Physician attitudes often hinder remote monitoring

"Are Doctors Ready for Virtual Visits?" read a New York Times headline from last week. It's a question we've been pondering for some time. Now, Dr. Pauline Chen, writing in the Times, ponders for the whole world to see.

Telemedicine has been slow to catch on, Chen says, not because of cost or technological limitations but because of--you guessed it--reluctance to change on the part of healthcare professionals. "But are doctors resisting telemedicine based on truth or on fear? And if we are afraid, how can we address or adjust those fears in a way that might better help patients?" she wonders.
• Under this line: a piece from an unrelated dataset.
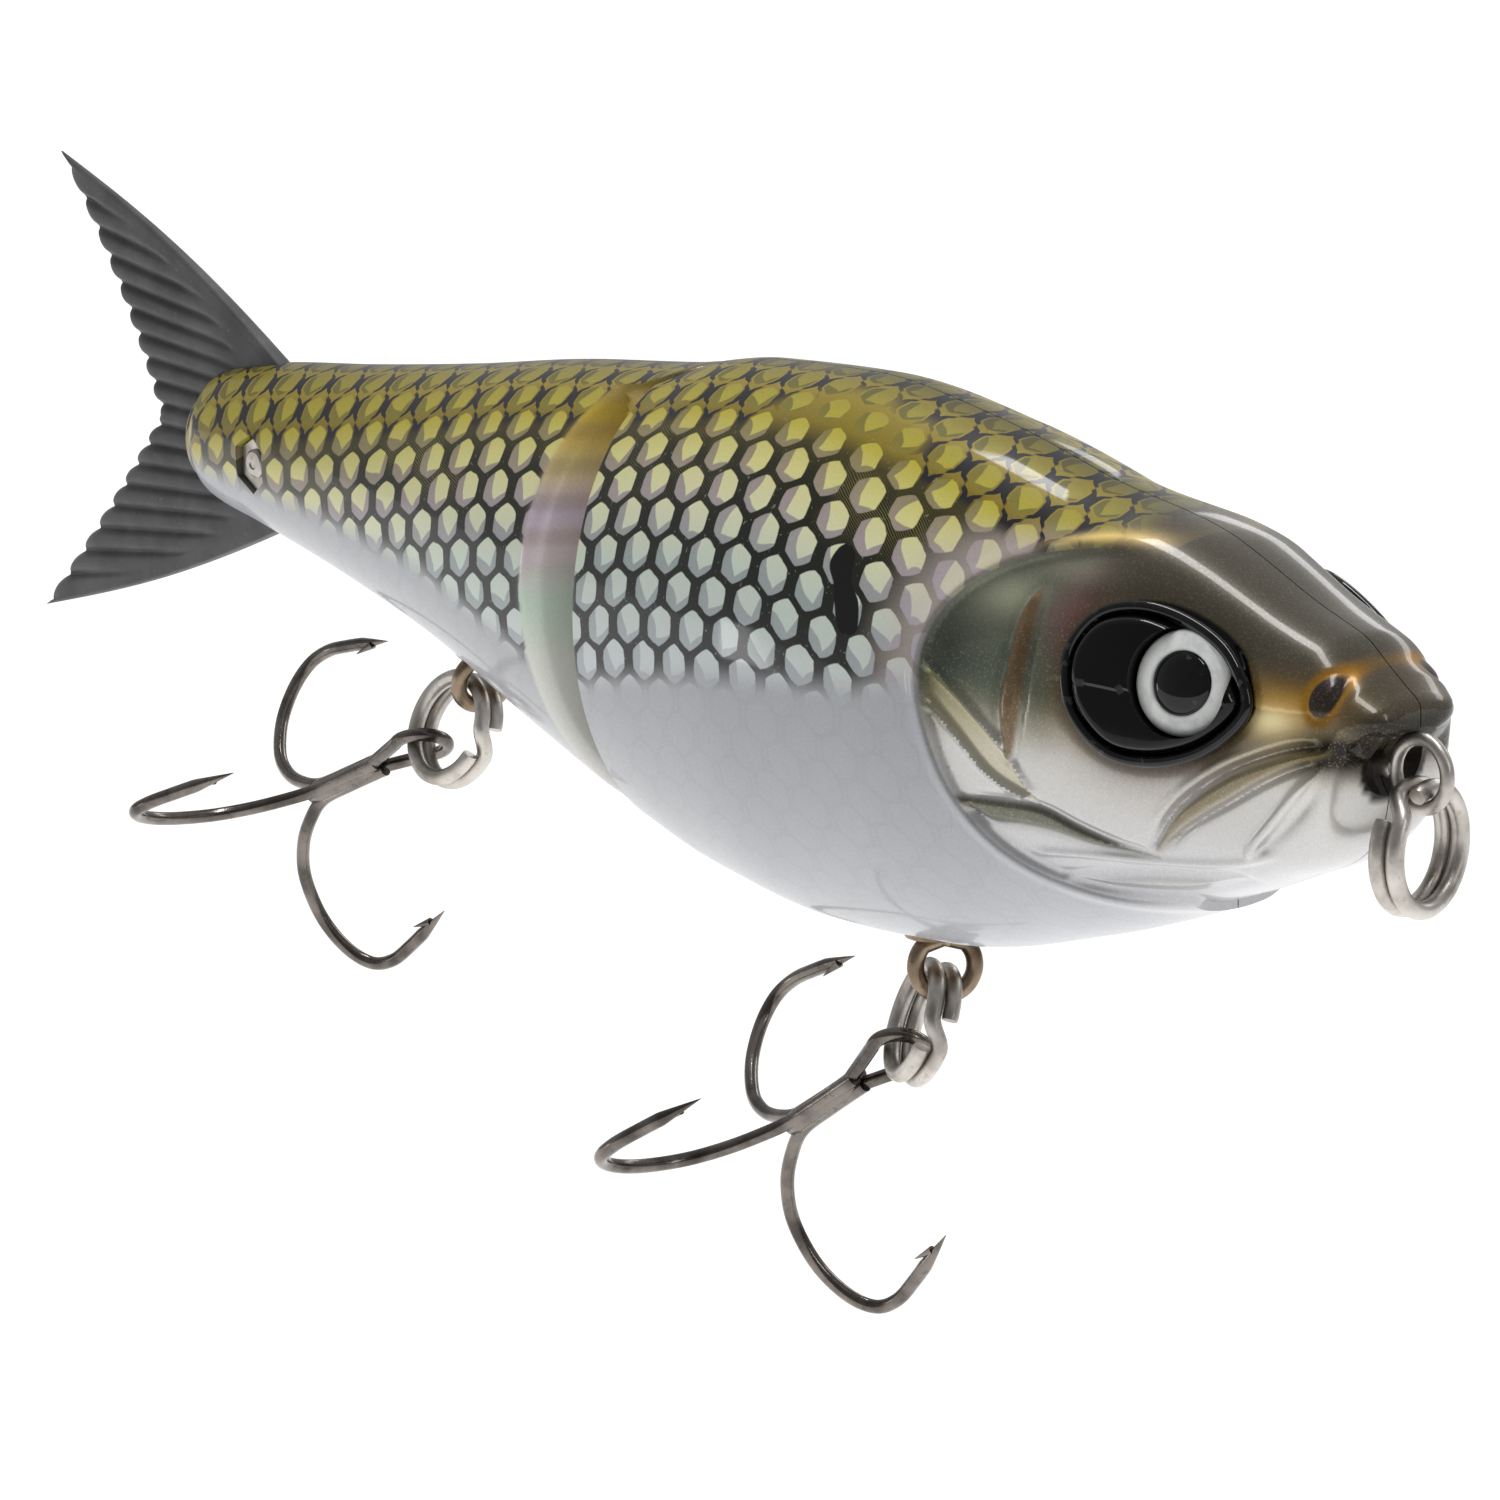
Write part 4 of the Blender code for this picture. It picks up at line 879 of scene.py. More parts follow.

Chen cites a University of Texas Medical School study, published in the Journal of the American Medical Association, that was unable to find a definitive link between remote monitoring of ICU patients and reduced mortality or length of stay. A possible explanation, Chen says, was that most doctors that participated in the study made minimal use of remote monitoring technologies. "Many were worried about telemedicine's effect on their relationships with patients and that it might adversely affect care," she wrote.

"Some physicians felt we were being too intrusive," explains Dr. Bela Patel, executive medical director of critical care at Memorial Hermann Hospital-Texas Medical Center, and lead study author. "We would recommend changing the ventilator settings, for example, but it wouldn't be how they practiced. The doctors would respond, 'It's my patient; leave me alone.' They did not want 20 people looking in on their patient and seeing if anything else could be done." Patel says nurses expressed similar attitudes.